Most people’s favored films and novels utilize this concept to great effect. Often, the individual isn’t even totally aware of it. They might claim that they enjoy Pirates of the Caribbean for its humor and Johnny Depp’s excellent performances, but they are also enthralled by the film’s stunning choreography and intriguing subplots.
Most huge hit franchises also follow this idea. The critically acclaimed Harry Potter series grows steadily darker the further into the series you go, but there are still elements of humor, romance, horror, and action throughout. This constant variety makes for a very interesting narrative that can appeal to a very wide audience.
You don’t need to sell your soul to attain the benefits of genre blending. You shouldn’t feel obligated to incorporate a romantic subplot in your spy fiction just because I said so. The point is, variety helps. And catering to a single story theme to the exclusion of others is something that I’ve seen succeed only rarely.
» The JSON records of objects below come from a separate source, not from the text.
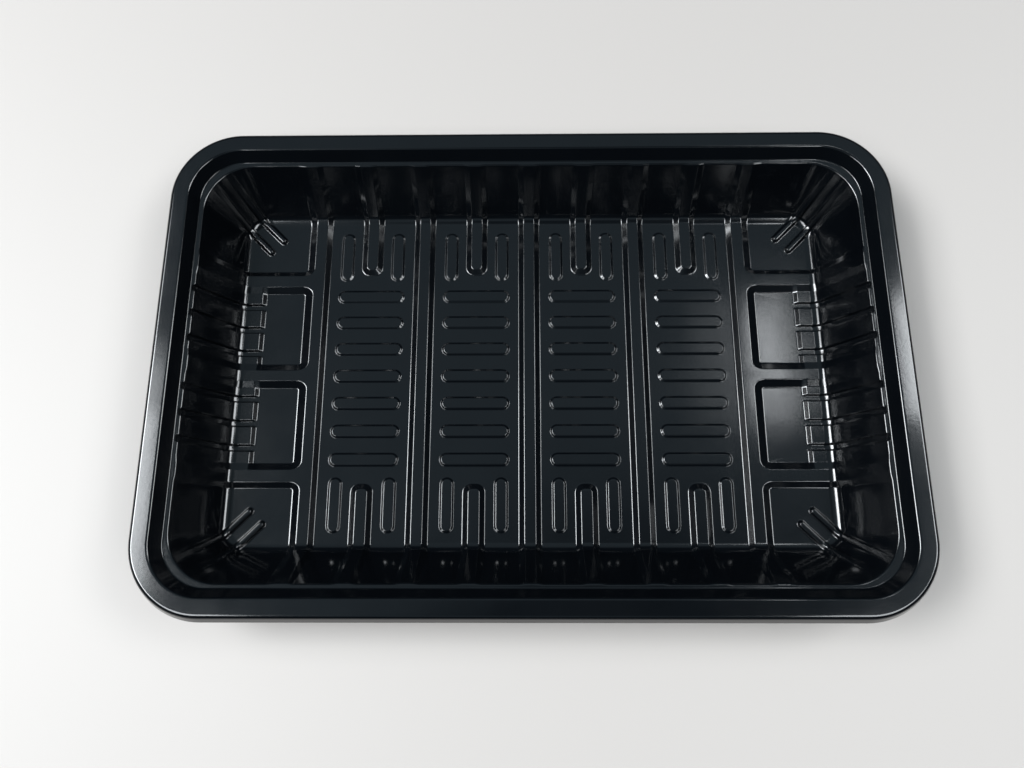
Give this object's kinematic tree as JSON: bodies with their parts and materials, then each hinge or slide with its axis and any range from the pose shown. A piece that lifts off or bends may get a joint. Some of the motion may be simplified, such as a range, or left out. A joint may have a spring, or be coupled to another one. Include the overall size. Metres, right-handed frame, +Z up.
{
  "type": "food tray",
  "caption": "Shallow rectangular thermoformed food tray with a rolled rim, a stacking ledge, sloping walls and a floor stiffened by ribs, ridges, pills and sunk pockets.",
  "frame": {"origin": "middle of the tray on the surface it rests on", "axes": "+X along the long side, +Y towards the back of the picture, +Z up out of the tray's mouth"},
  "size_m": [0.25, 0.1654, 0.0259],
  "materials": {
    "plastic": "satin black, faintly glossy"
  },
  "bodies": {
    "root": {"tray": "plastic"}
  },
  "joints": []
}
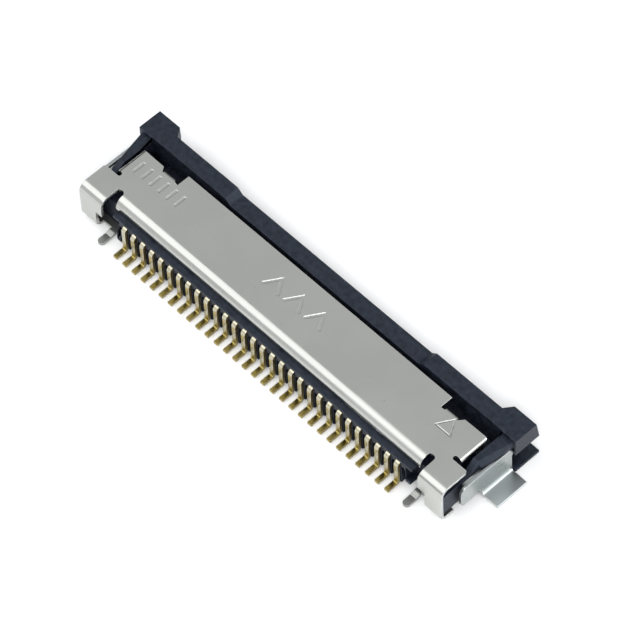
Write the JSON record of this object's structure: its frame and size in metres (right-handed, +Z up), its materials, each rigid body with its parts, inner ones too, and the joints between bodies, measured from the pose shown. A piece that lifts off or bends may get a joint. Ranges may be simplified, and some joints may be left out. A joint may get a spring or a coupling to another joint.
{
  "type": "flat cable connector",
  "caption": "Low surface-mount connector for a flat flexible cable: black housing, formed contacts in one row, sheet metal cover hung on end brackets that tips to let the cable go.",
  "frame": {"origin": "on the circuit board, at the middle of the row of contact feet", "axes": "+X along the row of contacts, from the first to the last as stored; +Y from the solder feet to the cable mouth; +Z up from the board"},
  "size_m": [0.0212, 0.0051, 0.002],
  "materials": {
    "housing_resin": "moulded, fine matt",
    "cover_steel": "satin rolled sheet, bright bends",
    "hold_down_tin": "dull tin plating",
    "contact_gold": "thin bright gold over nickel"
  },
  "bodies": {
    "base": {"housing": "housing_resin", "bracket_left": "cover_steel", "bracket_right": "cover_steel", "hold_down_left": "hold_down_tin", "hold_down_right": "hold_down_tin", "contact_01": "contact_gold", "contact_02": "contact_gold", "contact_03": "contact_gold", "contact_04": "contact_gold", "contact_05": "contact_gold", "contact_06": "contact_gold", "contact_07": "contact_gold", "contact_08": "contact_gold", "contact_09": "contact_gold", "contact_10": "contact_gold", "contact_11": "contact_gold", "contact_12": "contact_gold", "contact_13": "contact_gold", "contact_14": "contact_gold", "contact_15": "contact_gold", "contact_16": "contact_gold", "contact_17": "contact_gold", "contact_18": "contact_gold", "contact_19": "contact_gold", "contact_20": "contact_gold", "contact_21": "contact_gold", "contact_22": "contact_gold", "contact_23": "contact_gold", "contact_24": "contact_gold", "contact_25": "contact_gold", "contact_26": "contact_gold", "contact_27": "contact_gold", "contact_28": "contact_gold", "contact_29": "contact_gold", "contact_30": "contact_gold"},
    "cover": {"lock_cover": "cover_steel"}
  },
  "joints": [
    {"name": "cover_press", "type": "hinge", "parent": "base", "child": "cover", "pos_m": [0, 0.0014, 0.00188], "axis": [-1, 0, 0], "range_deg": [0, 8], "stiffness_Nm_per_rad": 0.01}
  ]
}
Writing is a constant juggling act in many regards. You need rising and falling action. You need compelling characters without making their actions overbearing. You need to establish what the setting is like without using too much exposition. You need to describe the character’s surroundings without being too flowery and verbose. You need to maintain suspense without frustrating the reader.
All of these balances are important. The balance of incorporating multiple story themes and shifting between them is just another one to add to the list. However, it’s a balance that is often overlooked and deserves more recognition.